The current GPS (Gentleman's Perception System) in my car has helped me many times navigate through the trials and tribulations of NYC and beyond. I've used it to find restaurants, gas stations and the nearest bookstore.
However, I recently used it to find a office address and ended up going down the wrong way on the one way street.
No, I'm not blind nor am I ambivalent to paying attention to HUGE SIGNS that say WRONG WAY, I just paid a hell of a lot of money for this thing and DARN IT, if it says to turn LEFT with a convincing voice, I'm going to do it without hesitation and get my money's worth.
Sadly, the sign was posted to ensure traffic in a SCHOOL ZONE would be flowing accordingly to the children crossing the busy road during that time of day.
As scores of middle school children watched in dismay that my vehicle was passing them in the opposite direction of the buses, A young adolescent screams out,
"HEY, IT'S A ONE WAY YOU %*$(#*@."
Aww, the intelligence of our youth so aptly expressed in such a succinct way. I continued to pass him (cause my GPS still told me I still have 400 ft to go before turning right on Elm Street) so I responded back in the only way a shameful, embarrassed mature man would respond.
"HEY SMART *$$, I'm only going ONE WAY."

Tuesday, February 3, 2009

Sleep Walking Through a Business Case

Whether it is the Mattress Cowboys, 1-800Mattress or Sleepy's, after driving by strip mall after shopping plaza and see endless discount mattress and bedding outlets and stores, I'm lost..Someone find me a bed to nap in and explain to me how these places makes money?
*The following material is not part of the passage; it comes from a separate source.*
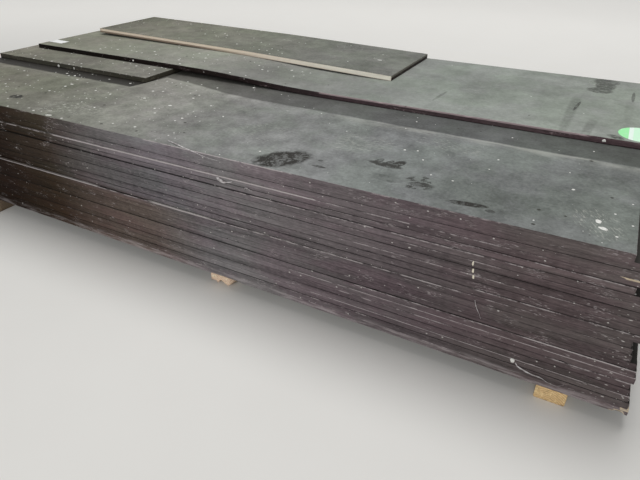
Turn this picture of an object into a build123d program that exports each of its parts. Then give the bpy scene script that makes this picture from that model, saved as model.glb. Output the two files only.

We all love to sleep and personally, I have bought a few mattresses in my lifetime but we aren't talking about an investment in cars or houses. SOOO, how do they stay in business?

DO you ever think each weekend, "HONEY, It's Saturday, lets go get ANOTHER mattress because we haven't got one in like..um...5 weeks and the old one has crumbs in it."


"Sweetheart, do you have your old mattresses ready to go? I'll stop by the Serta outlet and pick up your new ones before I go to the dry cleaners."

Now don't get me wrong. I wake up every day with a stiff back and numb legs thinking maybe I need a new mattress.

But I don't actually GO BUY ONE. Do you? My next one is going to be either a Tempur-Pedic or Craft-o-Matic roll with the heated pads but I only have to call the 800 number from Ed McMahon to have that one delivered because NO one would get caught BUYING one of those in a STORE without a doctor's prescription. (wink)

POP QUIZ: When was the last time you went into a mattress discounter? Really..unless Party City was next door and you saw a fake brass bed that reminded you of your grandparent's bedroom set or because it was adjacent to an TGIF's and you had 30 minutes to kill before your vibrating paging coaster went off so you can get your THREE FOR ALL appetizer smothered in Jack's sauce.

But even if you and your significant other decided to digress to 1950's TV sleeping arrangements (DICK VAN DYKE, LUCY AND DESI.. et al) and move to separate rooms on the same floor with your own beds...THAT is still only TWO beds bought over a few years.

Yes, I could be thinking too much about this dilemma in a world where economic struggles run much deeper than box springs and bed skirts. But it IS these things that keep me up at night.....

or perhaps it is my insomnia caused by the fact I just need a new mattress from DISCOUNT BOB's?